June 10, 2008
Advert Mad Libs
I try to reinvent what’s broken.
When the Sports Chalet ad comes in the mail, rather than lump it into the recycle bin (a used Trader Joe’s bag), sometimes Sean and I play visual mad libs. (Is that a good description?) We take our sharpies and “photo pens” and write and draw on/about the models. Even this simple task becomes a lesson. Sean sighs, lays his pen down, and looks at me with a wry smile. “I keep thinking of nasty man stuff”. We giggle and I confess mine with the same sad smile: “I tend to think catty…” We are our genders, still.
Even short tasks become lengthy for us because we want to make it count. Rather than lay on the sex and jealousy jokes, we think harder. I draw curly hairs protruding from the appalling low-cut bikinis and give the young women tattoos on their stomachs that say “keepin’ it real”. But then I make the girl next to her a plastic-lady who thinks “stoopid hippie” and has a few exaggeratedly large body parts. Sean makes one of the bikini girls hold a huge blade in her awkward hand, then makes a surfer guy hold his huge illustrated wiener. OK so swirly fart doodles and jokes about fucking always make it into our Sports Chalet desecrations. It feels appropriate as long as it’s not the only thing that comes to mind.

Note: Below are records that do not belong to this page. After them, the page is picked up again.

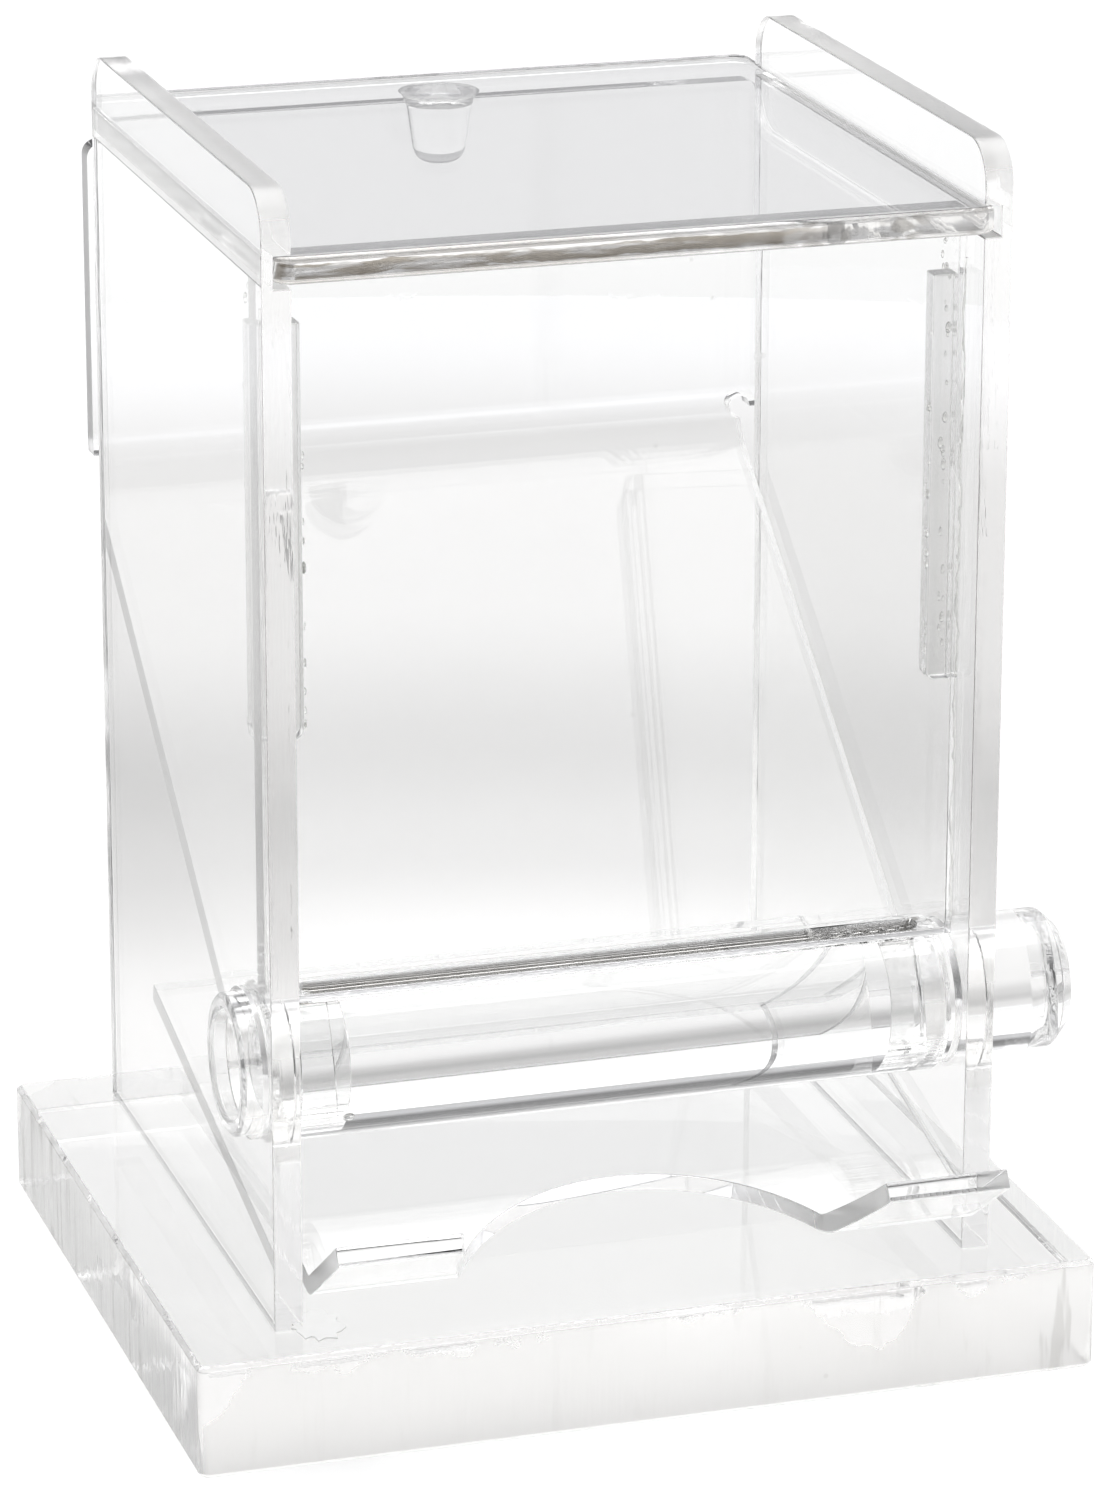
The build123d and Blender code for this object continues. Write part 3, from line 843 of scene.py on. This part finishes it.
def build_tent_wall():
    """Low white wall behind the object that glows inwards: only gloss and clear parts see it."""
    bm = bmesh.new()
    bmesh.ops.create_cone(bm, cap_ends=False, segments=96, radius1=WALL_RADIUS, radius2=WALL_RADIUS,
                          depth=WALL_HEIGHT)
    bmesh.ops.translate(bm, vec=(0, 0, WALL_HEIGHT / 2), verts=bm.verts)
    bmesh.ops.bisect_plane(bm, geom=bm.verts[:] + bm.edges[:] + bm.faces[:],
                           plane_co=(0, WALL_FRONT, 0), plane_no=(0, -1, 0), clear_outer=True)
    material, tree = new_material("tent wall")
    tree.nodes.clear()
    glow = add(tree, "ShaderNodeEmission")
    rise = remap(tree, place(tree, "Z"), 0.0, GLOW_RISE, *WALL_GLOW, "LINEAR")
    gone = add(tree, "ShaderNodeBsdfTransparent")
    geometry = add(tree, "ShaderNodeNewGeometry")
    mix = add(tree, "ShaderNodeMixShader")
    output = add(tree, "ShaderNodeOutputMaterial")
    link(
        tree,
        (rise, glow.inputs["Strength"]),
        (geometry.outputs["Backfacing"], mix.inputs["Fac"]),
        (gone.outputs[0], mix.inputs[1]),
        (glow.outputs[0], mix.inputs[2]),
        (mix.outputs[0], output.inputs["Surface"]),
    )
    wall = studio_object(bm, "tent_wall", material)
    wall.visible_camera = False
    wall.visible_diffuse = False
    wall.visible_shadow = False


def add_softbox():
    """Area light overhead, facing the middle of the table top."""
    lamp = bpy.data.lights.new("overhead softbox", "AREA")
    lamp.shape = "RECTANGLE"
    lamp.size, lamp.size_y = SOFTBOX_SIZE
    lamp.energy = SOFTBOX_POWER
    holder = bpy.data.objects.new("overhead softbox", lamp)
    holder.location = SOFTBOX_PLACE
    holder.rotation_euler = (-Vector(SOFTBOX_PLACE)).to_track_quat("-Z", "Y").to_euler()
    bpy.context.scene.collection.objects.link(holder)


def add_camera():
    """Camera a little left of the front and above, on a long lens."""
    azimuth, elevation, roll = radians(CAMERA_AZIMUTH), radians(CAMERA_ELEVATION), radians(CAMERA_ROLL)
    back = Vector((sin(azimuth) * cos(elevation), -cos(azimuth) * cos(elevation), sin(elevation)))
    level_right = Vector((0, 0, 1)).cross(back).normalized()
    level_up = back.cross(level_right)
    right = cos(roll) * level_right + sin(roll) * level_up
    up = cos(roll) * level_up - sin(roll) * level_right
    lens = bpy.data.cameras.new("long lens")
    lens.lens = LENS_LENGTH
    lens.sensor_width = SENSOR_WIDTH
    lens.clip_start, lens.clip_end = 0.01, 50.0
    camera = bpy.data.objects.new("camera", lens)
    turn = Matrix((right, up, back)).transposed().to_4x4()
    camera.matrix_world = Matrix.Translation(CAMERA_PLACE) @ turn
    bpy.context.scene.collection.objects.link(camera)
    bpy.context.scene.camera = camera


build_floor()
build_surroundings()
build_tent_wall()
add_softbox()
add_camera()

scene = bpy.context.scene
scene.view_settings.view_transform = "Standard"
scene.cycles.max_bounces = CLEAR_BOUNCES
scene.cycles.transmission_bounces = CLEAR_BOUNCES
scene.cycles.glossy_bounces = GLOSS_BOUNCES
scene.cycles.transparent_max_bounces = CLEAR_BOUNCES

bpy.context.view_layer.update()
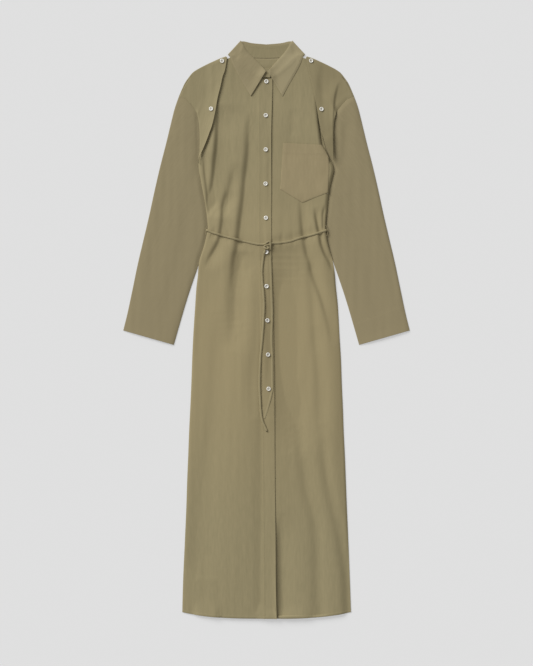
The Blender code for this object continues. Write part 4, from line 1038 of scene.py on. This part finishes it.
def strand_mesh(name, path, width, height, seed, ends=(1.0, 1.0)):
    """A pressed tube round a path: rounder on top than below, and a little uneven in width."""
    toward = np.gradient(path, axis=0)
    toward /= np.linalg.norm(toward, axis=1)[:, None]
    wide = np.cross(toward, (0, 0, 1.0))
    wide /= np.linalg.norm(wide, axis=1)[:, None]
    high = np.cross(wide, toward)
    dice = np.random.default_rng(seed)
    along = np.arange(len(path)) * STRAND_STEP
    uneven = sum(
        np.sin(2 * math.pi * along / dice.uniform(9, 45) / MM + dice.uniform(0, 6.28)) for _ in range(5)
    )
    swell = 1 + STRAND_SWELL * uneven
    at_end = np.minimum(np.arange(len(path)), 2) / 2
    swell *= (ends[0] + (1 - ends[0]) * at_end) * (ends[1] + (1 - ends[1]) * at_end[::-1])
    turn = np.linspace(0, 2 * math.pi, STRAND_SIDES, endpoint=False)
    out = np.sign(np.cos(turn)) * np.abs(np.cos(turn)) ** 0.85 * width / 2
    up = np.sign(np.sin(turn)) * np.abs(np.sin(turn)) ** 0.75 * height / 2
    rings = path[:, None] + wide[:, None] * (out * swell[:, None])[..., None] + high[:, None] * up[:, None]
    count = len(path)
    number = np.arange(count * STRAND_SIDES).reshape(count, STRAND_SIDES)
    number = np.concatenate([number, number[:, :1]], axis=1)
    caps = [number[0, :-1].tolist(), number[-1, :-1][::-1].tolist()]
    faces = corners_of(number).reshape(-1, 4).tolist() + caps
    around = np.linspace(0, width * 2.4, STRAND_SIDES + 1)
    grain = np.dstack(np.broadcast_arrays(around[None], along[:, None]))
    grain = np.concatenate([corners_of(grain).reshape(-1, 2), np.zeros((2 * STRAND_SIDES, 2))])
    return cloth_mesh(name, rings, faces, grain, belt_cloth)


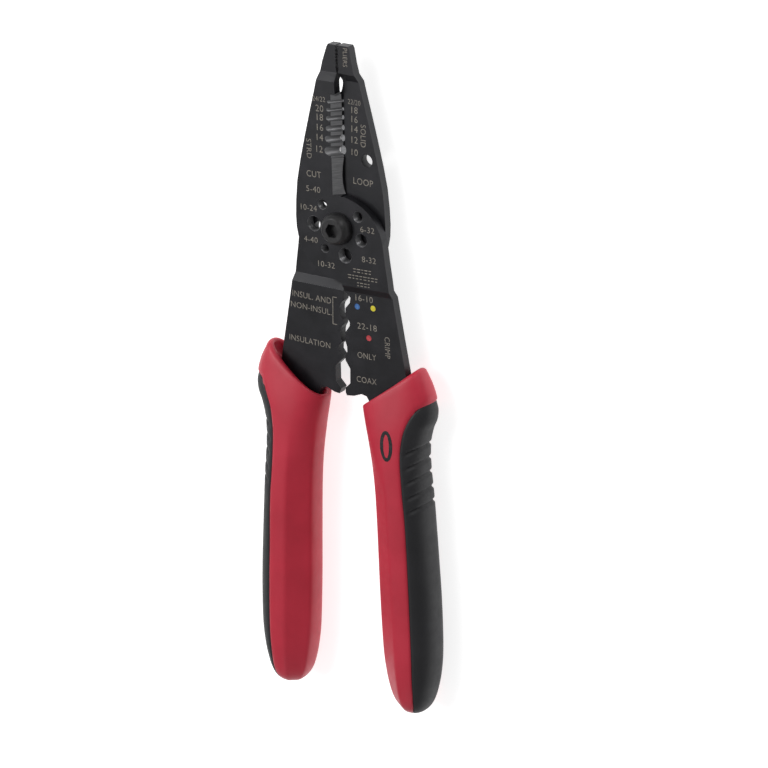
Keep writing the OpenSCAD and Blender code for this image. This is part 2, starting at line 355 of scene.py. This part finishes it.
def seam_angle(y):
    xi, xo = lerp_table(GRIP, y, 1), lerp_table(GRIP, y, 2)
    q = (lerp_table(SEAM, y, 1) - (xi + xo) / 2) / ((xo - xi) / 2)
    return math.acos(min(0.97, max(0.05, q)) ** (1 / POWER))


def towards_end(share):
    """Spaces rows along a grip closer together towards its rounded end."""
    return 1 - (1 - share) ** 1.35


def mouth_y(x):
    return -55.5 + (x - 4.9) * MOUTH_SLOPE


def core_mesh():
    """Hard core: one skin whose first rows turn in at the lip of the sloping mouth."""
    ring, verts, faces = 96, [], []
    lip = [(2.4, 4.0), (2.2, 1.2), (1.9, 0.35), (1.4, 0.05), (0.8, 0.0), (0.35, 0.15),
           (0.1, 0.45), (0.0, 0.9)]
    tail = 90
    for i in range(len(lip) + tail):
        for j in range(ring):
            a = 2 * math.pi * j / ring
            top = -48.0
            for _ in range(8):
                top = mouth_y(section_point(top, a, 0.0)[0])
            if i < len(lip):
                t, y = lip[i][0], top - lip[i][1]
            else:
                share = towards_end((i - len(lip) + 1) / tail)
                t, y = 0.0, top - 0.9 + (CORE_END - top + 0.9) * share
                # sinks under the overmould, which leaves a fine line at its edge
                if y < SKIN_TOP:
                    off = abs((a + math.pi) % (2 * math.pi) - math.pi)
                    seam = seam_angle(y)
                    t = SUNK * (1 - smooth_step(off, seam - 0.12, seam + 0.012))
                    t *= smooth_step(-y, -SKIN_TOP, 1.4 - SKIN_TOP)
            x, z = section_point(y, a, t)
            zmax = LAP_Z - 0.002
            verts.append((x, y, max(-zmax, min(zmax, z))))
    rows = len(lip) + tail
    for i in range(rows - 1):
        for j in range(ring):
            k = (j + 1) % ring
            faces.append((i * ring + j, i * ring + k, (i + 1) * ring + k, (i + 1) * ring + j))
    faces.append(tuple((rows - 1) * ring + j for j in range(ring)))
    faces.append(tuple(j for j in reversed(range(ring))))
    return verts, faces


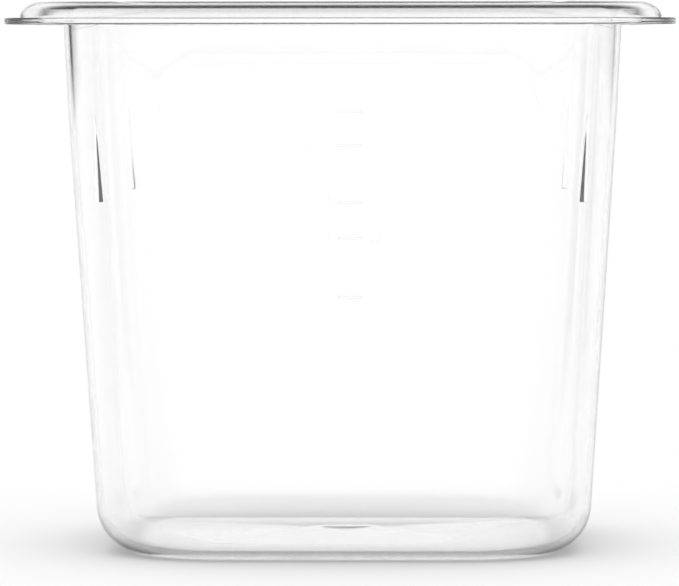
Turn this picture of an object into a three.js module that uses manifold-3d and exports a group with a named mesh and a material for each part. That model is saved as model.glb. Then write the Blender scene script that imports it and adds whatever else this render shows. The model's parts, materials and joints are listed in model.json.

I have memories of doing this with my sister when we were maybe 10-12. This short-lived discount store called Treasure Hunt had the best/most jacked up ads. Everything about them was hilarious; models, poses, outfits. It was a joke sundae sprinkled with snickers. One time I even initiated writing a letter to Treasure Hunt, I think with the intent of just mocking them. Yah, I was a pretty cool kid. We cut out pictures and wrote what I thought to be scathing commentaries next to them. Something along the lines of “Oh my God, NICE OUTFIT loser! Did you find that in the dumpster behind an old folks home? LOLOLOL!” (Except minus the LOLs because LOLing hadn’t been discovered in the early 90’s. All we had was “ahahahah”.) And I don’t recall actually sending the letter, just writing it. But damn did I have a great time. I still love putting words into the mouths of photos, imagining what’s going on just out of the shot, and guessing at the goals of stylists and photographers everywhere.
With Sports Chalet though, and with ads in general now, it’s more like a gender commentary. The men are decidedly “unattractive” and considerably older while the girls are barely legal stick figures. The boys surf, the girls hold surfboards. The boys can lean and look casual with their “friends” while the girls can only pose next to one another, oblivious of their surroundings and frozen in time while we soak up them young bods.
Oh ladies, I want to huge each of you and remind you that you’re so much more. (We all are.) That your looks and your ability to sexually arouse males and make other women feel inferior are a tiny fraction of who you actually are. The simile jumped out at me today: making sexuality your focus it like being a disembodied appendage. A floating hand where a whole body is needed to mean anything or be useful or fulfilling in anyway. I mean the hand is needed yah, but without being connected to the rest of the body, what good is it? Sexuality without personality or intimacy or intellect or soul… Again with the similes… It’s like the cloying sugar syrup that goes into a slushie. It’s only yummy with all that other stuff included in the package.
This journal is a constant source of amazement and learning for me. I could not be happier.